Don’t be the custodian for accounts you set up for your children under the California Uniform Transfers to Minors Act (CUTMA). If you are making gifts to your children (or other minor beneficiaries) by putting money or securities aside in a CUTMA account for them with a bank or brokerage firm, name someone other than yourself (your brother, your accountant, your best friend or whomever) as the custodian of those funds. If you are the custodian, your authority to manage and disburse those funds for the benefit of the children will cause the assets to be included in your estate for estate tax purposes if you die with the account still in existence. This defeats one primary purpose of setting up the CUTMA account in the first place, i.e., getting the assets out of your estate for tax purposes. Note: It is generally o.k. to be custodian for your children if you are not the one funding the account (for example, if your parents are making the gifts to the CUTMA accounts for your children).

Don’t overfund CUTMA accounts. Keep in mind that while CUTMA accounts are very convenient vehicles to make relatively small transfers to your minor children or other beneficiaries, the assets in those accounts generally must be turned over to the children when they reach age 18 (the age can be extended if you set up the account correctly at the outset, but the very oldest the child can be is age 21).
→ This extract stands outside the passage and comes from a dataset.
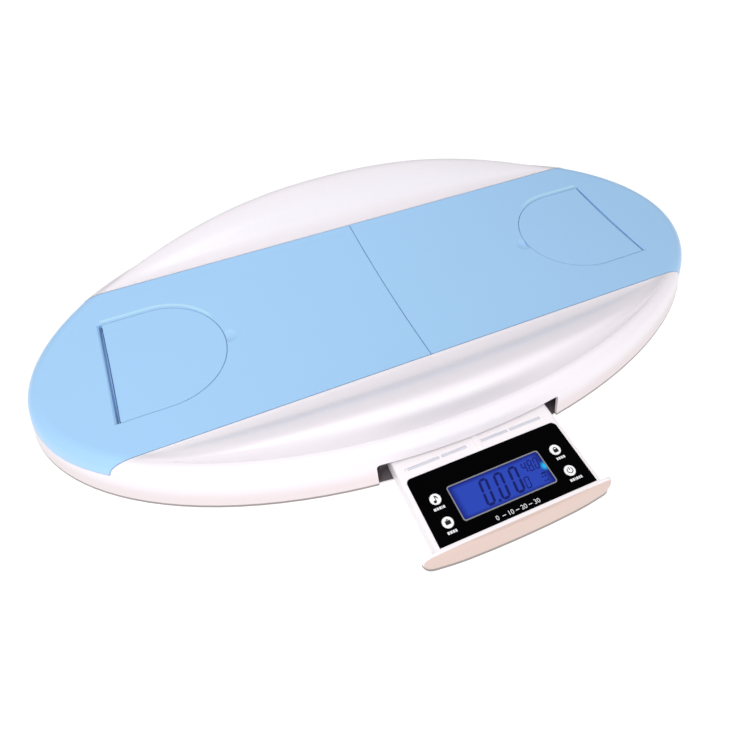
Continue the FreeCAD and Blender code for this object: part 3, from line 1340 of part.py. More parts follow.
def make_drawer_rails():
    """Rails on the base plate with a closed groove for the drawer's runners."""
    reach = f"({DRAWER_HALF} + rail_side_gap)"
    for hand, side in (("left", "-"), ("right", "")):
        low = f"-{reach} - drawer_rail_width" if side else reach
        slot = f"-{reach} - {RAIL_SLOT}" if side else f"{reach} - 1"
        rail = box(f"drawer_rail_block_{hand}", "drawer_rail_width",
                   f"runner_length + drawer_travel + 2 * (rail_wall + rail_play)",
                   "rim_drop - rail_drop", low,
                   f"{DRAWER_BACK_Y} - runner_length - rail_play - rail_wall", BASE_TOP)
        groove = box(f"drawer_rail_groove_{hand}", f"{RAIL_SLOT} + 1",
                     "runner_length + drawer_travel + 2 * rail_play",
                     "runner_thickness + 2 * rail_play", slot,
                     f"{DRAWER_BACK_Y} - runner_length - rail_play",
                     "-runner_drop - runner_thickness - rail_play")
        named(cut(f"drawer_rail_cut_{hand}", rail, groove), f"drawer_rail_{hand}")


# ---------------------------------------------------------------- build and write

def build():
    make_upper_shell()
    make_tray_halves()
    make_flaps()
    make_pinion()
    make_racks()
    make_rack_cover()
    make_encoder()
    make_chassis()
    make_slide_rails()
    make_deck_screws()
    make_base_plate()
    make_case_screws()
    make_feet()
    make_batteries()
    make_battery_door()
    make_main_board()
    make_speaker()
    make_drawer_front()
    make_drawer_tray()
    make_drawer_bezel()
    make_display()
    make_keys()
    make_drawer_rails()


def check_and_write():
    """Stop on any failed object or bad shape, then write one STEP file per sub-part."""
    doc.recompute()
    for thing in doc.Objects:
        if {"Invalid", "Error"} & set(thing.State):
            raise RuntimeError(f"{thing.Name} failed: {thing.State}")
    for part in finished:
        if part.Shape.isNull() or not part.Shape.isValid():
            raise RuntimeError(f"{part.Label} has no valid shape")
    os.makedirs("parts", exist_ok=True)
    for part in finished:
        part.Shape.exportStep(f"parts/{part.Label}.step")


build()
check_and_write()
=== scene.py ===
"""Looks of the baby weighing scale: plastics, display, key symbols, print, light and camera.

Lengths are metres in the row frame, and a number times MM is a length in millimetres. Materials use object
coordinates, which are the same as row coordinates while the part is at rest.
The print is generic: seven-segment digits, a plain number scale, index blocks and usual key symbols.
"""

import json
import math

import bmesh
import bpy
from mathutils import Matrix, Vector


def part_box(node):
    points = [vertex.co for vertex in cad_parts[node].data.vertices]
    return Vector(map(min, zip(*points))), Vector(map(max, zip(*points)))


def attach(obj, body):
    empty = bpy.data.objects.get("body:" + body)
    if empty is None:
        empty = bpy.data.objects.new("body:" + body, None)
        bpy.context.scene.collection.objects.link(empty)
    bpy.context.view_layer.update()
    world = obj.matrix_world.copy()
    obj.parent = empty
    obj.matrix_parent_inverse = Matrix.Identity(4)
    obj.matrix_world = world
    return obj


MM = 0.001
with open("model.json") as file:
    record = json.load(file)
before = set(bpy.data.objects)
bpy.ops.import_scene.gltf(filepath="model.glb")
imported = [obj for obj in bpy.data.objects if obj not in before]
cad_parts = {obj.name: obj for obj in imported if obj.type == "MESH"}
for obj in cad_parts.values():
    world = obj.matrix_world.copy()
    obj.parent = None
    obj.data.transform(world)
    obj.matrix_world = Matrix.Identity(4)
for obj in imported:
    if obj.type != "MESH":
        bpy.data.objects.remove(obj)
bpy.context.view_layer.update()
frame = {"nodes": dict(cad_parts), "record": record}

PANEL_LOW, PANEL_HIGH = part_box("display_panel")
LCD_LOW, LCD_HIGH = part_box("lcd_screen")
LCD_MIDDLE = ((LCD_LOW.x + LCD_HIGH.x) / 2, (LCD_LOW.y + LCD_HIGH.y) / 2)
SHELL_LOW, SHELL_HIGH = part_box("upper_shell")
LIP_LOW, LIP_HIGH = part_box("drawer_front")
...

If you get on a regular program of transferring your gift tax annual exclusion amount of $10,000 per year ($20,000 per year for a married couple) to a CUTMA account for each of your children, the accounts can build up to a very high level by the time the child reaches age 18 (or 21). You probably will feel very uncomfortable turning over significant cash or financial assets to an 18 year old, no matter how great of a kid he or she is! Consider setting up a trust as a gifting alternative in these situations.

Don’t put your children on title to your home or other real estate as joint tenants to pass the property to them at your death. Generally, adding your children as a joint tenant with you on title to real property is a bad idea if your estate is large enough to generate an estate tax liability ($650,000 this year, assuming you do not make taxable gifts during life). Adding someone on title to real estate generally constitutes an immediate gift for gift tax purposes. It will require you to file a gift tax return, use all or some portion of your $650,000 exempt amount and possibly even generate a gift tax liability to the IRS, depending on the value of the property and other factors.

Don’t name minors as direct beneficiaries of life insurance or retirement plan benefits. You may have designated your spouse and then your children as beneficiaries of your life insurance or retirement plan benefits at your death. This can result in serious problems if your spouse does not survive you and your kids are still minors at the time you die. Court proceedings may be necessary and the children may end up receiving these assets when they turn 18. If you want your minor children (or other minor beneficiaries) to receive life insurance or retirement plan benefits when you die, you probably should name a trust for their benefit as the beneficiary. Be sure to check that the trust will work to hold these benefits and that maximum deferral of income taxes on retirement plans will result (not all trusts will work for these purposes).

Don’t pay directly the premiums on life insurance policies held in an irrevocable life insurance trust. If you have set up an irrevocable trust to hold life insurance policies on your life to avoid having the death benefits subject to estate tax when you die, never pay the annual policy premiums yourself. Instead, make a cash contribution to the trust so that the third party trustee can pay the premiums from the trust. Paying the premiums yourself can foul up your careful tax planning and needlessly subject large insurance payments to estate tax.

Don’t hold assets in your own name individually if you have set up a revocable trust to avoid probate when you die. One of the primary purposes of using a revocable living trust as an estate planning vehicle is to avoid the need for a court-supervised probate administration of your estate at your death (which is expensive and cumbersome). If you have such a trust, make sure all of your assets are held in the name of the trust at all times. If you own or acquire an asset in your own name (as opposed to in your name as trustee of your revocable trust), it may need to go through probate when you die, even though your will directs it to be distributed to the trust!

Don’t rely on a Durable Power of Attorney for Health Care signed before January 1, 1992. Under prior California law, Durable Powers of Attorney for Health Care expired automatically seven years after they were signed (unless you were incompetent at that time to sign a new one). This rule applies to all Durable Powers of Attorney for Health Care signed before January 1, 1992. If you have such a power, it already has expired and is no longer valid. Durable Powers of Attorney for Health Care signed on or after January 1, 1992 are valid indefinitely (unless you revoke the document or specify in it a shorter period of duration).

Don’t assume your group disability coverage at work is adequate. Statistically speaking, you probably are more likely to become disabled from working than you are to die before retirement. While you may be fully aware of the level of life insurance you carry, you may not have a clue what your disability insurance benefits are if you cannot continue to work at your current occupation because of illness or injury. Not having sufficient coverage may mean a dramatic change in lifestyle for you and your family. Check your level of disability coverage and if it is not sufficient to cover your monthly "nut," consider acquiring supplemental coverage.

Don’t forget to review your estate plan regularly. Many people create an estate plan, place the documents in a drawer and promptly forget about them. However, the laws affecting wills and trusts and related tax matters are constantly changing. In addition, changes in your personal and financial circumstances may make additional or different planning critical to achieve your estate planning objectives. (For example, that little gambling problem of your brother-in-law which just surfaced may cause you to reconsider whether or not he and your sister should be named as trustees for and guardians of your children if something happens to you!) View estate planning as an organic process which needs to be reviewed and updated periodically as the world continues to change.

All of these commandments have exceptions. Circumstances of a particular situation may dictate that you actually do one or more of these don’ts. However, if you have broken or are contemplating breaking one of the above commandments, be sure to get some sound professional advice to avoid unintended consequences.